When the Stratford Shakespeare Festival announced last year that this season they would present Thornton Wilder’s The Matchmaker on the Festival Stage, I was, at best, ambivalent. I didn’t know the play, and was only aware of it as the source material for Hello, Dolly!, a musical for which I have no particular love (I saw a production of the stage musical in Stratford years ago that was reasonably fun, but didn’t convince me that it’s a great musical, and the movie is execrable). But then I rented the movie, “The Matchmaker,” based on Wilder’s straight play, and was quite thoroughly charmed. So maybe I had something to look forward to after all.

I had no idea how much.

The current Stratford production of The Matchmaker is a thorough delight. Literally every performer in the cast is in top form. Tom McCamus shows us only a whisker of his usual wolfish sex appeal as Horace Vandergelder – just enough so we have some expectation that Dolly Levi might see something in him besides a bag of money. And Seana McKenna underplays Dolly very smartly, making her a keen observer of the human species rather than a mere busybody, and just of convinced of its folly as Horace is (more evidence that they belong together). She reminded me a bit of my late mother-in-law – and I mean that (in this case) as a compliment. As the young head clerk from Vandergelder’s store in Yonkers, Mike Shara (actually, he’s not so young – he’s 33 and still hasn’t had an adventure) plays a perfect lead in a romantic comedy as Cornelius Hackl, dancing on the blade of a knife, while his more definitively youthful companion, Josh Epstein, rivals a baby panda for adorableness. And Laura Condlln was a revelation as the frustrated widow Irene Molloy, so full of love mixed with rue. And I could go on – Geraint Wyn Davies as the besotted Malachi Stack, the stunningly gorgeous Andrea Runge vanishing utterly into the mousy role of Minnie Fay, Victor Dolhai making a complete character out of the virtually line-less tormented waiter, August.

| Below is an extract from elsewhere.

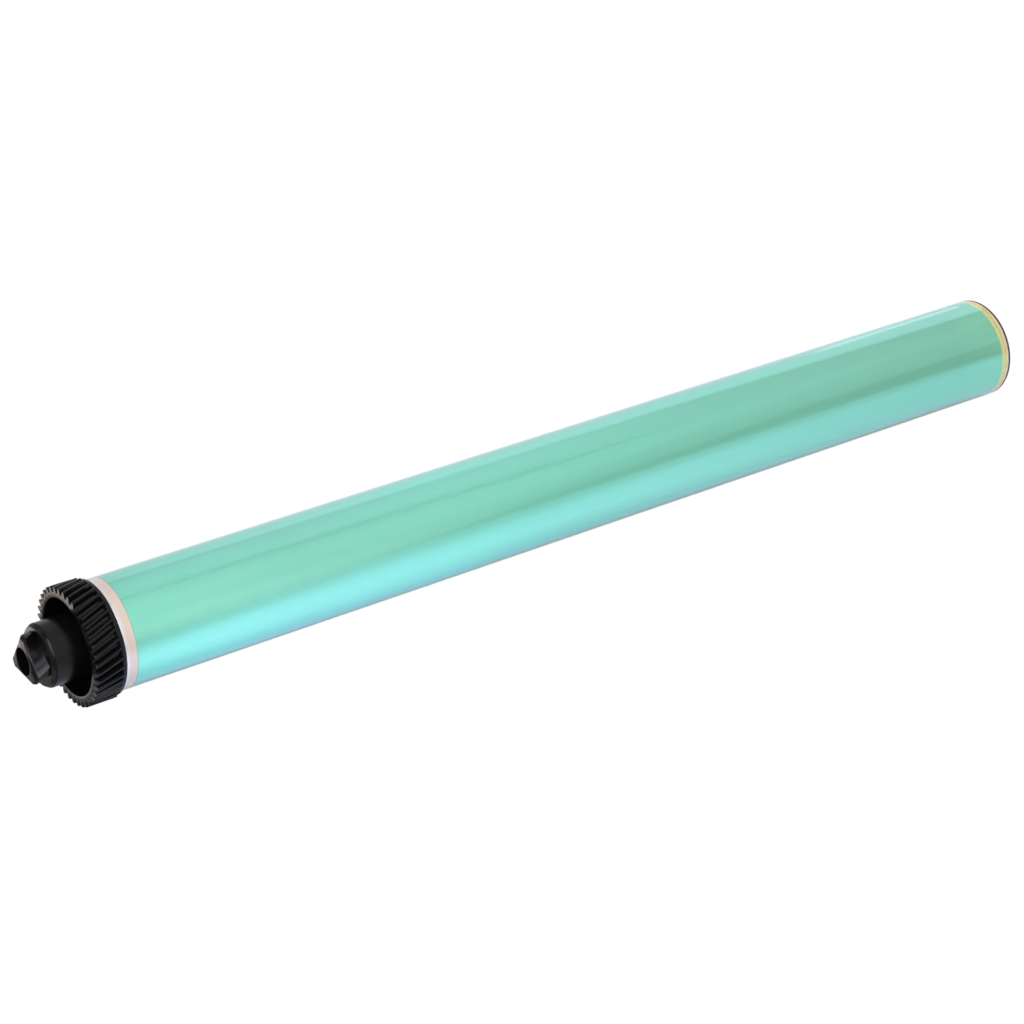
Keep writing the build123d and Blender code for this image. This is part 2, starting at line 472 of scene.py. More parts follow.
def turnedAluminiumMaterial():
    # Aluminium alloy tube, diamond turned: bright, with fine rings around it. The real feed is
    # about 0.05 mm, drawn here at 0.2 mm so that it shows.
    look = {"metal": "#EAE8E4", "feed": 0.2 * mm, "roughness": 0.2}
    material, tree = newMaterial("diamondTurnedAluminium")
    spot = addNode(tree, "ShaderNodeTexCoord")
    rings = addNode(
        tree,
        "ShaderNodeTexWave",
        {
            "wave_type": "BANDS",
            "bands_direction": "Z",
            "Scale": 1 / (look["feed"] * 20),
            "Distortion": 0.6,
        },
        {"Vector": spot.outputs["Object"]},
    )
    relief = addNode(
        tree,
        "ShaderNodeBump",
        {"Strength": 0.15, "Distance": 0.01 * mm},
        {"Height": rings.outputs["Fac"]},
    )
    metal = addNode(
        tree,
        "ShaderNodeBsdfPrincipled",
        {
            "Base Color": toLinear(look["metal"]),
            "Metallic": 1.0,
            "Roughness": look["roughness"],
        },
        {"Normal": relief.outputs[0]},
    )
    closeMaterial(tree, metal)
    return material


def mouldedPlasticMaterial(name, look):
    # Fine spark-eroded texture and slow changes of gloss, as a moulding tool leaves them.
    material, tree = newMaterial(name)
    spot = addNode(tree, "ShaderNodeTexCoord")
    flow = addNode(
        tree,
        "ShaderNodeTexNoise",
        {"Scale": 1 / look["flow"], "Detail": 2.0},
        {"Vector": spot.outputs["Object"]},
    )
    grain = addNode(
        tree,
        "ShaderNodeTexNoise",
        {"Scale": 1 / look["grain"], "Detail": 2.0},
        {"Vector": spot.outputs["Object"]},
    )
    gloss = addNode(
        tree,
        "ShaderNodeMapRange",
        {
            "From Min": 0.3,
            "From Max": 0.7,
            "To Min": look["roughness"][0],
            "To Max": look["roughness"][1],
        },
        {"Value": flow.outputs["Fac"]},
    )
    tone = addNode(
        tree,
        "ShaderNodeMix",
        {"data_type": "RGBA", 6: toLinear(look["dark"]), 7: toLinear(look["light"])},
        {0: flow.outputs["Fac"]},
    )
    relief = addNode(
        tree,
        "ShaderNodeBump",
        {"Strength": look["relief"], "Distance": 0.02 * mm},
        {"Height": grain.outputs["Fac"]},
    )
    plastic = addNode(
        tree,
        "ShaderNodeBsdfPrincipled",
        {"IOR": look["ior"], "Specular IOR Level": 0.28},
        {
            "Base Color": tone.outputs[2],
            "Roughness": gloss.outputs[0],
            "Normal": relief.outputs[0],
        },
    )
    closeMaterial(tree, plastic)
    return material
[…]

And the pacing of the play is spot-on. This is a complicated thing, because much of the play consists of farce – men hiding in closets, diners hiding behind screens in restaurants, male characters hiding in women’s clothing – but Wilder stops the action repeatedly to have various characters address the audience directly. There’s a real risk that these could get sappy, and that the changes of pace would induce a kind of theatrical car sickness. But nothing of the sort happens.

The key, I think, is that the play is directed with utter sincerity. I remember Brian Bedford once saying that, in playing Lady Bracknell, the way to get a real laugh is to play the lines completely straight, with utter conviction. Based on this production, I think the same thing is true of The Matchmaker. Over and over again, I was struck by the conviction the actors brought to their roles. When Laura Condlln’s Irene Molloy says, “the world is full of wonderful things,” I practically thought she was tearing up on-stage – but I also believed her when she talked about fighting being the best part of marriage, and how she was going to marry Horace Vandergelder because he looked like he’d be a good fighter. The line was funny because it was played as true, because it was true – true about her, and true, unfortunately, about life. (I turned to my wife and said: that’s the girl for me. She was not amused.)

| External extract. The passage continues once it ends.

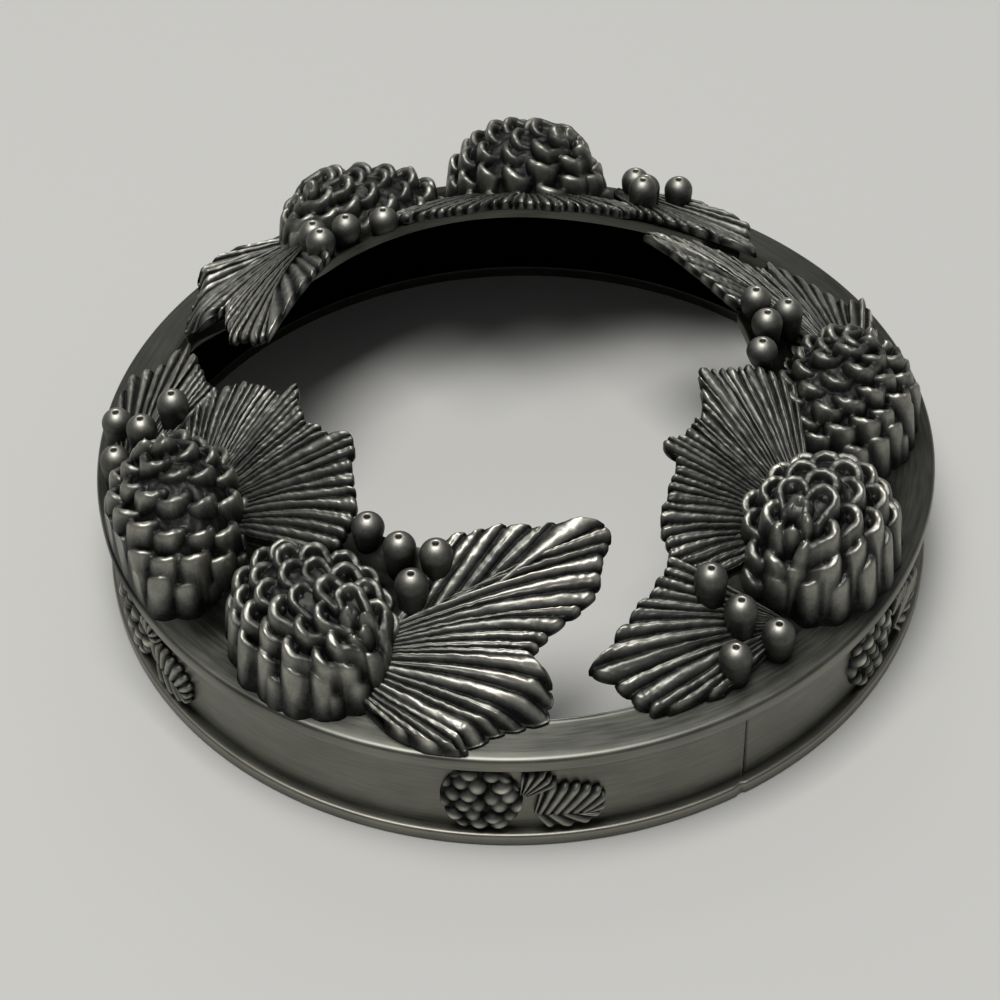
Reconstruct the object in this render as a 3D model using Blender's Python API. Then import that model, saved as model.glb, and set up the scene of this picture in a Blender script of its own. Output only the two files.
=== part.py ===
"""Candle jar topper: a cast pewter ring that sits on the mouth of a jar candle.

A bent collar strip stands on a foot flange and carries a dished top plate.
Three alike clusters of pinecones, needle fans and berries stand on the plate
and reach in over the open middle.  Origin: centre of the foot, +Z up, metres.
"""
import bmesh
import bpy
from math import acos, atan2, cos, degrees, hypot, pi, radians, sin, sqrt
from mathutils import Vector

# Ring sizes
COLLAR_BORE = 0.100             # inside of the collar, over the jar's mouth
BAND_WALL = 0.0016              # thickness of the collar strip
LIP_OVERHANG = 0.0014           # how far the plate's lip stands out from the collar
FOOT_OVERHANG = 0.0014          # how far the foot flange stands out from the collar
LIP_FACE = 0.0020               # height of the lip's upright face
LIP_TOP = 0.0154                # height of the lip's upper edge
PLATE_WALL = 0.0016             # thickness of the cast top plate
SHELF_WIDTH = 0.0050            # near-flat margin inside the lip
SHELF_RISE = 0.0006             # how far the margin climbs inwards
SADDLE_SLOPES = (0.66, 0.585, 0.67)      # climb under each cluster, per length inwards
FOOT_HEIGHT = 0.00175
FOOT_ROUND = 0.0004             # bevel round the flange's upper corner
SEAM_ANGLE = 299.5              # degrees: where the ends of the strip meet
SEAM_GAP = 0.00025
CLEARANCE = 0.0003              # solder gap between any two pieces
RING_STEPS = 72                 # facets round the ring

# Jar stops: short ribs inside the collar
STOP_ANGLES = (71.0, 191.0, 311.0)
STOP_DEPTH = 0.0010
STOP_HEIGHT = 0.0040

# Opening of the plate: how far in from the lip its edge lies along one cluster
GAP_MARGIN = 0.0054             # between two clusters
SADDLE_MARGIN = 0.0210          # under the middle of a cluster
SADDLE_START = 0.0415           # arc from the cluster's middle back to its start
SADDLE_END = 0.0408             # arc from the cluster's middle on to its end
SADDLE_EASE_START = 0.0260      # arc over which the edge swings in at the start
SADDLE_EASE_END = 0.0150        # arc over which it swings out again at the end
SADDLE_STEP = 0.0018            # arc over which it leaves the gap margin

# Clusters
CLUSTER_ANGLES = (220.0, 341.8, 461.7)   # degrees, as the three sit on this topper
CLUSTER_INSETS = (0.0, 0.0020, -0.0004)  # how much further in each one sits
CLUSTER_MARGIN = 0.0090         # from the lip in to the clusters' middle line

# Pinecones: the first points back along the ring, the second on along it
CONE_ACROSS = (-0.0014, -0.0032)         # from the clusters' middle line, outwards
CONE_MEETING = -0.0007          # along the ring: where the two cones meet
CONE_HEADINGS = (-119.0, 86.0)  # degrees from straight out
CONE_TILTS = (48.0, 38.0)       # degrees that the tip points up
CONE_HALF_LENGTH = 0.0115
CONE_HALF_WIDTH = 0.0090
CONE_TOPS = (0.0306, 0.0286)    # heights of the two crowns above the foot
CONE_WAIST = 0.0208             # height where the crown starts to draw in
SCALE_WIDTH = 0.0046
SCALE_REACH = 0.0027
SCALE_LIFT = 0.0009             # rim above the cone's body
SCALE_HOLLOW = 0.0009           # depth of the cup behind the rim
SCALES_PER_CONE = 56            # all round the body; about half of them show
GOLDEN_ANGLE = 137.508

# Berries
BERRY_DIAMETER = 0.0038
BERRY_DIMPLE = 0.0005
END_BERRIES = (
    (0.0006, -0.0009, 0.0037), (0.0011, 0.0042, 0.0049),
    (0.0034, 0.0080, 0.0050), (-0.0007, 0.0084, 0.0057),
)          # in from the second cone's side, on from its middle, crown above the plate
START_BERRIES = (
    (0.0092, 0.0033, 0.0063), (0.0052, 0.0049, 0.0062),
    (0.0007, 0.0047, 0.0051), (0.0046, 0.0098, 0.0055),
)          # in from the first cone's middle, back from its end, crown above the plate

# Needle fans
FAN_WALL = 0.0014               # thickness between two needles
NEEDLE_HEIGHT = 0.0006          # crest of a needle above the web
NEEDLE_NOTCH = 0.0009           # how far the web stops short of a needle's point
FAN_CLEARANCE = 0.0005          # from cones and berries to the needles' roots
FAN_SAG = 0.0002                # how far a fan's straight facets dip towards the round plate
START_ROOT = (0.0004, -0.0017)  # start fan's root: out from the first cone's middle, on from its end
END_ROOT = (0.0022, 0.0051)     # end fans' root: out from the second cone's middle, and on from it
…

Indeed, it’s striking the degree to which this is a sweet and delightful play about people who start out very frustrated and unhappy. Horace Vandergelder is a miserable old miser with no friends since the death of his first wife, who plans to marry, basically, because he’s earned enough to afford to be an idiot. Cornelius Hackl is a frustrated clerk with no prospects for advancement who’s 33 and never kissed a girl. Irene Molloy has been slaving away at her hat shop since she was widowed, and has lived a spotlessly respectable (and consequently lonely) life for business reasons, only to discover that she’s still assumed to be of ill repute. And Dolly Levi admits in a deeply felt soliloquy addressed to her dead first husband (lot of dead spouses in this play, too) that she’s marrying Horace Vandergelder for his money, because she’s tired. These people discover that life is full of wonderful things not because everything works out in the end (though it does), but because they see what is beautiful in people who are as sad as themselves. That’s lovely, and not at all trivial.

I would still heartily recommend the movie as a companion to the stage production, though I thought Ms. McKenna and Mr. McCamus blew Shirley Booth and Paul Ford out of the water with their performances. (I’d rank Laura Condlln and Mike Shara as worthy competitors of Shirley MacLaine and Tony Perkins – and that’s very high praise for Ms. Condlln and Mr. Shara.) I recommend it because there are some significant plot differences between the movie and the play that I’m still debating to myself about.

The big difference is that the movie cuts the sub-plot about Vandergelder’s niece, Ermengarde, who wishes to marry an artist, Ambrose Kemper, against the wishes of her uncle and guardian. This is the thinnest of the various romantic plots of the play, and so far as I can tell was included mostly to make possible a delicious climactic scene involving threats of forced bathing and other lunacy in the home of Flora van Huysen, an old and trusted friend of Mr. Vandergelder’s late wife. She is played very broadly, in this production, by Nora McLellan, as a zany spiritualist with a history of romantic disappointment, got up in a kimono and terrifying makeup; they could reuse the getup (and the actress, for that matter) in The Mikado next year for the role of Katisha. In the play, all the various characters wind up at Ms. van Huysen’s place, finally sort each other out, and then, offstage, Horace Vandergelder comes to his senses and decides to forgive everybody who’s tricked him over the course of the play, give his blessing to his niece to marry the man she loves, make a partner of his long-suffering head clerk (who can now afford to marry Irene Molly, with whom he’s fallen in love), and to marry Dolly Levi himself and (probably more significant) trust her with his money.

In the movie, all this is cut; instead, we repair to Yonkers, where Dolly Levi helps Cornelius Hackl set up a competing business across the street from Horace Vandergelder. Vandergelder takes Hackl back as a partner in order to stop him from becoming a competitor, and one senses that he marries Dolly Levi for not utterly dissimilar reasons.

I vastly prefer the arc as described in the play to that described in the movie – I believed in Tom McCamus’s conversion, never really in Paul Ford’s. But I regretted the relative weakness of the ending of the Hackl-Molloy plot – I thought Hackl deserved to earn his partnership by his own moxie, not just have it bestowed upon him by a repentant Vandergelder. And while I enjoyed the zaniness of the van Huysen character (my wife thought she was too broad to actually be funny), I didn’t think the Ermengarde plot added anything to the play, and there felt like there was a speech missing that connected van Huysen to Vandergelder, that gave her the authority to be, nominally, the proximate cause of Vandergelder’s decision to rejoin the human race (though it’s Dolly who gets him to shake hands, reminding him that he can always resume fighting later). I would feel silly imagining how one might revise a classic by Thornton Wilder – except that the movie version does exactly that, so you have the opportunity to compare for yourself.

But whether you want to wander into those dramaturgical thickets or not, see the play. The world is full of wonderful things, and this show is one of them.